儒學的豐富內涵和濟世安邦的價值取向,使之具有了極其深厚的社會基礎,更易為封建王朝所接受,為儒學的廣泛傳播和發展完善奠定了基礎。隨着時代的發展,在較長的歷史時期,特別是在春秋、戰國和秦漢這樣一個特殊的歷史條件下,由於齊國對魯國的兼併,造成黃河下游地區政治上的局部統一。而學術文化界興起的百家爭鳴,則促進了區域間的文化交流。兩支不同特色的文化逐漸交流融合,逐漸走上了一體化的道路。僅在魯國,孔子門下就有72賢人、3000多個弟子來學習傳播儒學。隨着齊魯文化的相互交融,儒學首先傳播到齊國。從戰國初期,一直到秦始皇,齊國均在臨淄設立學術基地,最著名當屬稷下學宮,邀請各派名家授業傳道。正是有了這個條件,儒學得以在齊國廣泛傳播。在著名的儒家學者裏面,齊人是魯國之外最多的。孔子之後兩個最大的儒學大師孟子和荀子,都和齊國關係密切。孟子相當一段時間在齊國,荀子長期在稷下學宮傳播儒文化,在其書中第一次將齊魯並稱,説明當時齊魯文化的交流和融合已經大大推進。同時,齊國的管仲學派也積極推動道家思想、法家思想和儒家思想的融合發展。到了戰國時期,儒學獲得了極大地發展,實際上已經佔據了魯國、齊國兩個國家,實現了儒學的齊魯化,儒學由“一國之學術”成為“天下之學術”。

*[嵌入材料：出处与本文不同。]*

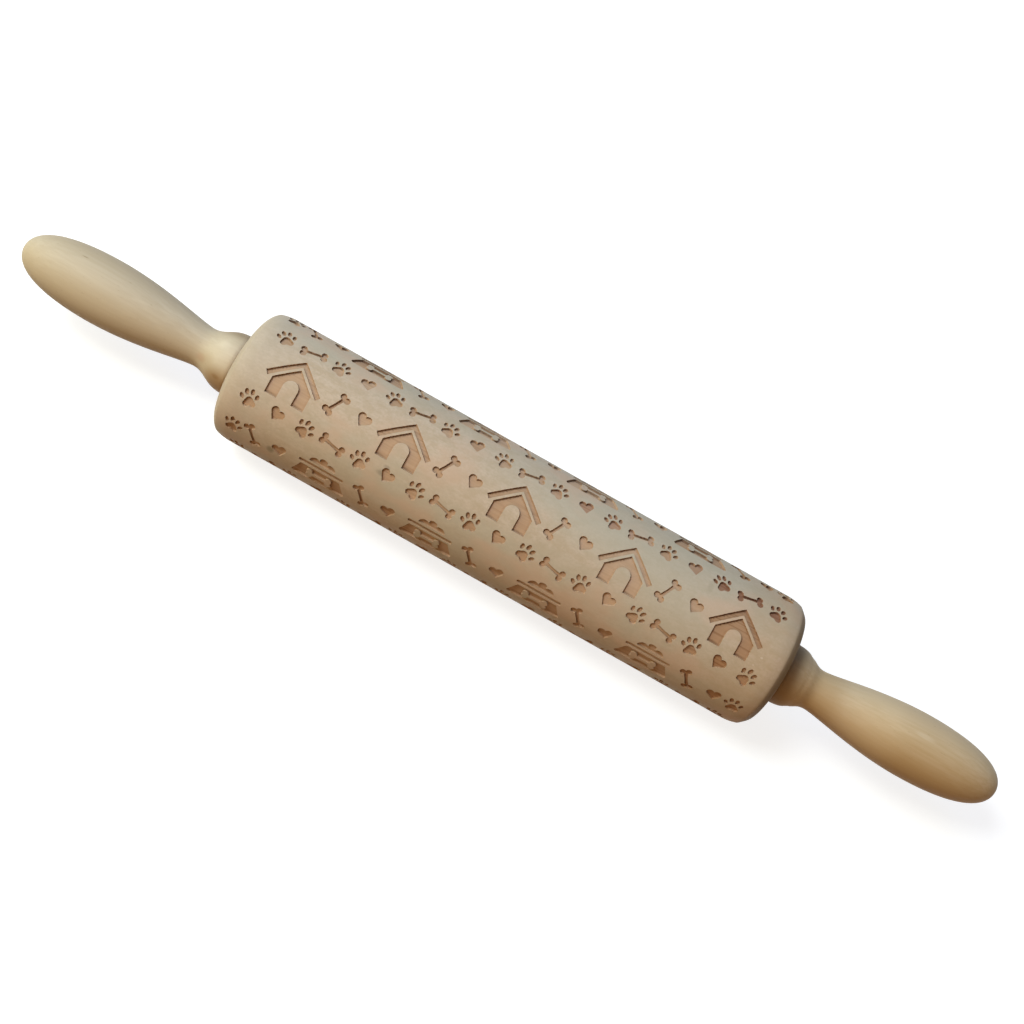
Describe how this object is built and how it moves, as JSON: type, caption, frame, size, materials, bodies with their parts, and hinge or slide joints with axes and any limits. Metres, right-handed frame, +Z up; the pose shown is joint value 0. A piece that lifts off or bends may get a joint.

齊魯文化對中國古代政治、經濟、文化的發展產生了巨大的影響。秦統一中國後,法家思想雖然成為政治上的指導思想,但淵源於陰陽五行學説的“方士文化”在秦朝也具有不可低估的影響。至西漢初年,屬於齊文化系統的黃老之學又風靡一時,當時統治集團中好黃老之學者甚眾,在全國推行無為政治,不過六七十年間,便造成了中國歷史上第一個封建盛世——“文景之治”。漢代形成的“霸王道雜之”的“漢家制度”,也和齊魯文化有深遠的淵源關係。西漢學者劉向在《説苑·政理篇》曾説過,齊國“尊賢先疏後親,先義後仁也,此霸者之跡也。”魯國“親親者先內後外,先仁後義也,此王者之跡也。”“故魯有王跡者仁厚也,齊有霸跡者武政也。”齊魯霸王之道,不僅被漢代統治者所接受,逐漸合成為“漢家制度”,而且對此後歷代有作為的封建統治者的治國方略均產生了深遠影響。

秦漢時期,大儒董仲舒吸收了新的思想,既推崇孔子,闡揚仁學,又採齊學之陰陽五行,大講天人感應,併兼採墨、法等尚同、法治思想,將儒家改鑄成新學説,成為維護統治階級地位的工具。漢武帝時代,“罷黜百家,獨尊儒術”,將儒學納入封建大一統文化的核心圈之中,成為影響深遠的主流文化。